Li and Wang Qiaoling (王峭嶺), the wife of another rights lawyer, Li Heping (李和平), began what has become known as the “709 Family,” formed to assist the families of the 300 lawyers, paralegals and others rounded up by the Chinese government for their efforts to promote a civil society and defend dissidents, and to campaign for the detainees’ release.

Wang Quanzhang remains in detention awaiting trial and Chinese authorities continue to bar his lawyers or family from seeing him, while Li Wenzu, like so many others in her position, has faced arrest and harassment.

Since Li Wenzu is barred from leaving China, her award was collected by Yuan Weijing (袁偉靜), the wife of exiled lawyer Chen Guangcheng (陳光誠) and someone who faced similar battles when her husband was arrested.

Li Wenzu, Wang Qiaoling and others in the 709 Family are following a well-trodden path laid out in China by the Tiananmen Mothers — formed in September 1989 by family members of those killed in the Tiananmen Square Massacre and survivors — and elsewhere by people such as the Mothers of the Plaza de Mayo in Argentina, formed in April 1977, who battle repressive regimes and demand accountability for the disappearance, torture, imprisonment and killing of those considered enemies by such governments.

Taiwan also has a long line of such women, wives who took on the former Chinese Nationalist Party (KMT) authoritarian government in the Martial Law era and afterward to defend their husbands, families and others when their spouses were imprisoned or dead, such as Fang Su-min (方素敏), Wu Shu-jen (吳淑珍) and Yeh Chu-lan (葉菊蘭), often at great cost to themselves — two of Fang’s daughters and her mother-in-law were murdered, Wu was paralyzed after being deliberately run over.

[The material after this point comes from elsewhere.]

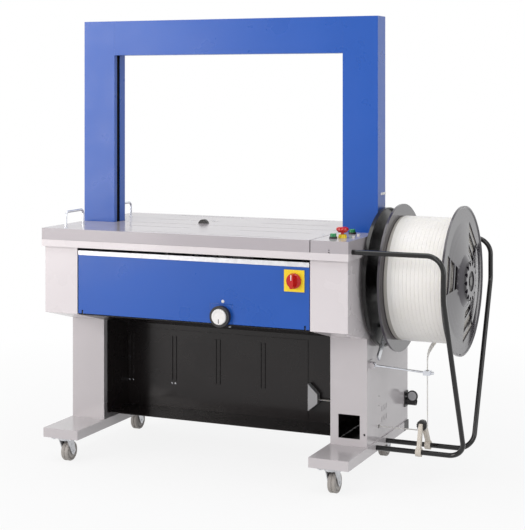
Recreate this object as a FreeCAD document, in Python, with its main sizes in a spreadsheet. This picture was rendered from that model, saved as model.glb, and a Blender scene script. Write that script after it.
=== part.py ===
import FreeCAD, Part
import math
import os
import re
import Sketcher

# Automatic arch strapping machine for parcels: an arch over a table, a cabinet on two T legs, and a strap reel.
# All sizes are millimetres. Pieces are drawn with X = 0 at the middle of the arch, Y = 0 at its mid plane and
# Z = 0 on the floor, then placed so that the middle of the whole machine lies on the Z axis.

Vector = FreeCAD.Vector
UP = Vector(0, 0, 1)
document = FreeCAD.newDocument("ArchStrapper")
sheet = document.addObject("Spreadsheet::Sheet", "Sizes")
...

Lee Ching-yu (李凈瑜) was added to the ranks last year when her husband, rights advocate Lee Ming-che (李明哲), was detained by Chinese authorities and later convicted of “subversion of state power” — largely for work and videos that he did in Taiwan.

Lee Ching-yu has testified before the US House of Representatives, the British parliament and a German parliamentary committee and elsewhere in her efforts to draw attention to her husband’s case and other human rights abuses by the Chinese government. For the past two months she has been denied the right to visit her husband, amid reports that Chinese authorities have shuttled him between prisons.

Li Wenzu, Lee Ching-yu and so many others like them — be they in Taiwan, China or elsewhere — deserve our support and appreciation, as the battles they face might stem from personal ties, but they are really fighting for all of us.

Those who are eager to pursue closer economic and political ties with Beijing in the wake of last week’s elections should take a moment to consider the sacrifices and ordeals of these women and others campaigning for accountability, the rule of law and human rights in China — and the incarceration of Lee Ming-che.